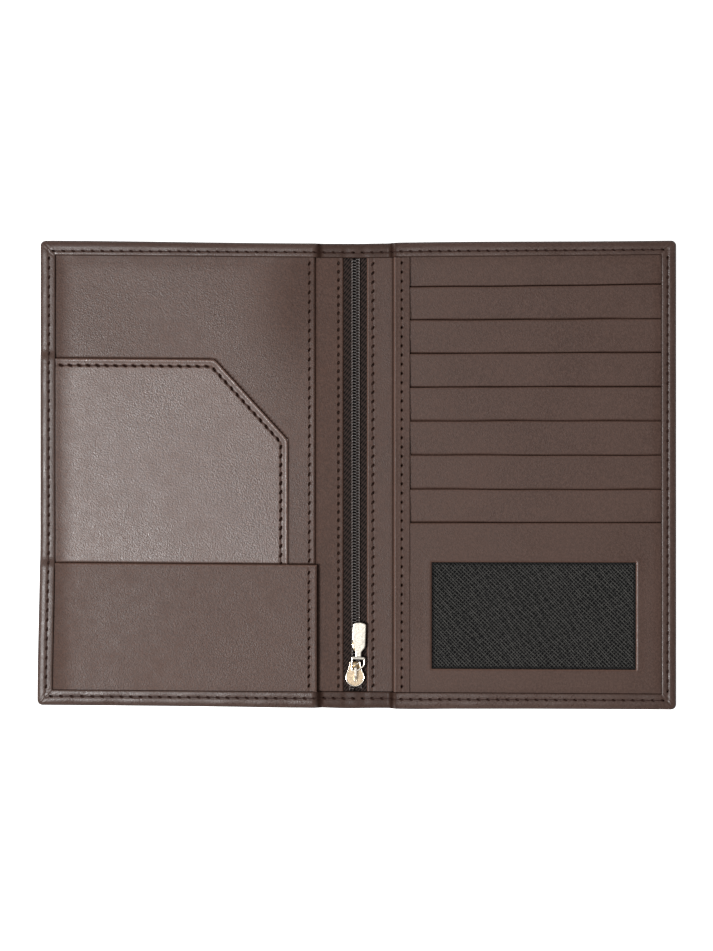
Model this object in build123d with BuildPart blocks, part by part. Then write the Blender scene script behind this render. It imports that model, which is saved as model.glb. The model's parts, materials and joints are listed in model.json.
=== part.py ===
"""A leather passport holder, opened flat.

Frame: X runs across the open spread, Y up the page, Z out of the inside face. The origin is at the
middle of the spread, on the underside of the cover. All lengths are millimetres.

Three bodies fold like a book. The spine carries the zipper, and the two covers fold up about axes
that run along Y at X = -FOLD_X and +FOLD_X. Every layer near a fold is trimmed by the body's fold
zone, a 45 degree notch whose root is on the axis, so the layers stay clear through the whole fold.
"""

import math
import os

from build123d import *

# ---------------------------------------------------------------- driving dimensions
WIDTH = 220.0
HEIGHT = 161.0
CORNER_R = 1.8

COVER_T = 1.0
TURNED_EDGE_T = 0.8
BORDER = 5.3
BORDER_SEAM_INSET = 3.1
RIM_TOP = 6.5
LOW_RIM_TOP = 3.8

FOLD_X = 8.2
FOLD_Z = 2.1
FOLD_CLEARANCE = 0.25
ZONE_TOP = 8.0

HALF_W = WIDTH / 2
HALF_H = HEIGHT / 2
RIM_UNDER = RIM_TOP - TURNED_EDGE_T
LOW_RIM_UNDER = LOW_RIM_TOP - TURNED_EDGE_T
INNER_HALF_H = HALF_H - BORDER
SEWN_GAP = 0.2
LAYER_OUT_X = HALF_W - TURNED_EDGE_T - SEWN_GAP
LAYER_HALF_H = HALF_H - TURNED_EDGE_T - SEWN_GAP

# layers that both covers share
BOARD_T = 0.5
LINING_T = 0.15
BOARD_INNER_X = 14.5
PLACKET_Z = 2.0
PLACKET_T = 0.7
PLACKET_LAP_X = 24.0

# left cover: the passport sleeve and its two slip pockets
PANEL_T = 0.7
SLEEVE_EDGE_X = -14.9
SLEEVE_Z = 3.1
SLEEVE_SEAM_X = -16.8
ANGLED_Z = 4.0
ANGLED_TOP_Y = 40.5
ANGLED_EDGE_X = -24.3
ANGLED_CUT_X = -49.0
ANGLED_CUT_Y = 12.7
ANGLED_CORNER_R = 3.0
ANGLED_SEAM_INSET = 2.6
LOWER_EDGE_X = -14.2
LOWER_TOP_Y = -31.3
LOWER_Z = 4.9

# right cover: the card panel
CARD_EDGE_X = 12.3
BINDING_W = 5.7
BINDING_T = 0.5
BINDING_TOP = 6.3
BINDING_SEAM_X = 15.15
CARD_BACK_Z = 3.1
CARD_BACK_T = 0.4
SLOT_COUNT = 7
SLOT_FIRST_Y = 65.8
SLOT_PITCH = 11.785
SLOT_LENGTH = 20.0
SLOT_T = 0.55
SLOT_MOUTH = 0.15
CARD_DEPTH = 54.0
SLOT_LINING_T = 0.12
SLOT_LINING_STEP = 0.13
SLOT_LINING_LEVELS = 3
WINDOW_PANEL_T = 0.6
WINDOW_W = 70.6
WINDOW_H = 36.7
WINDOW_X = 60.9
WINDOW_Y = -48.65
WINDOW_CORNER_R = 0.8
MESH_T = 0.15
MESH_LAP = 4.0

# zipper
ZIP_X = -1.05
ZIP_HALF_OPENING = 3.95
ZIP_HALF_END = 75.0
TAPE_GAP = 0.5
TAPE_OUT = 6.2
TAPE_Z = 1.9
TAPE_T = 0.4
COIL_OUT = 1.95
COIL_T = 1.1
ZIP_SEAM_LEFT_X = -6.65
ZIP_SEAM_RIGHT_X = 5.0
STOP_T = 0.65
STOP_LENGTH = 2.6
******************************
* [SET PROBLEM]: Print the listing above from its first line through the line with "middle of the", and stop there.

* [TASK RESPONSE]:
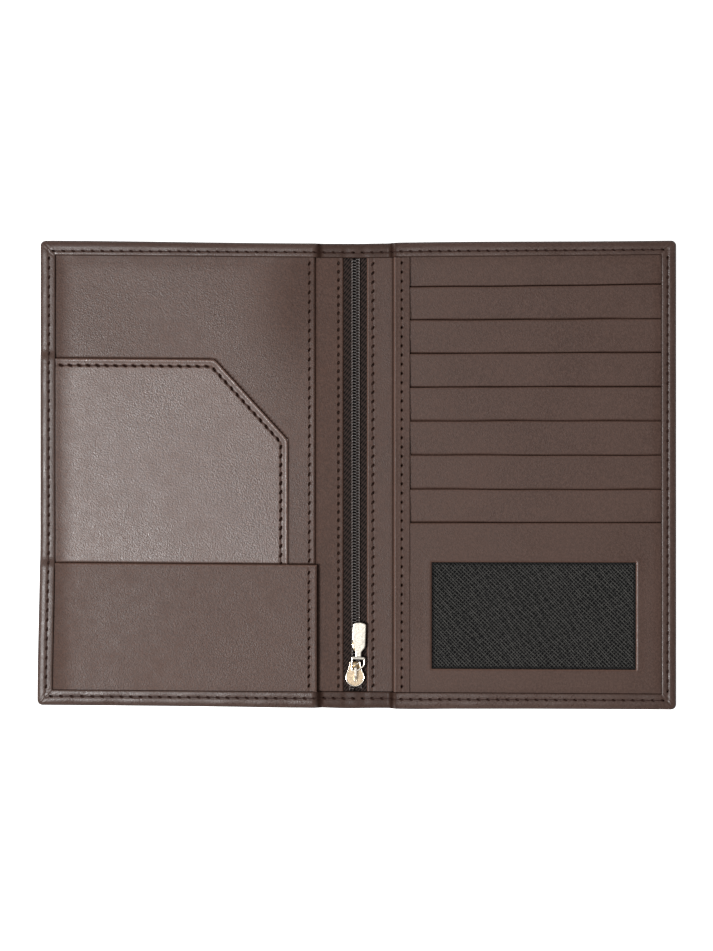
Model this object in build123d with BuildPart blocks, part by part. Then write the Blender scene script behind this render. It imports that model, which is saved as model.glb. The model's parts, materials and joints are listed in model.json.
=== part.py ===
"""A leather passport holder, opened flat.

Frame: X runs across the open spread, Y up the page, Z out of the inside face. The origin is at the
middle of the spread, on the underside of the cover. All lengths are millimetres.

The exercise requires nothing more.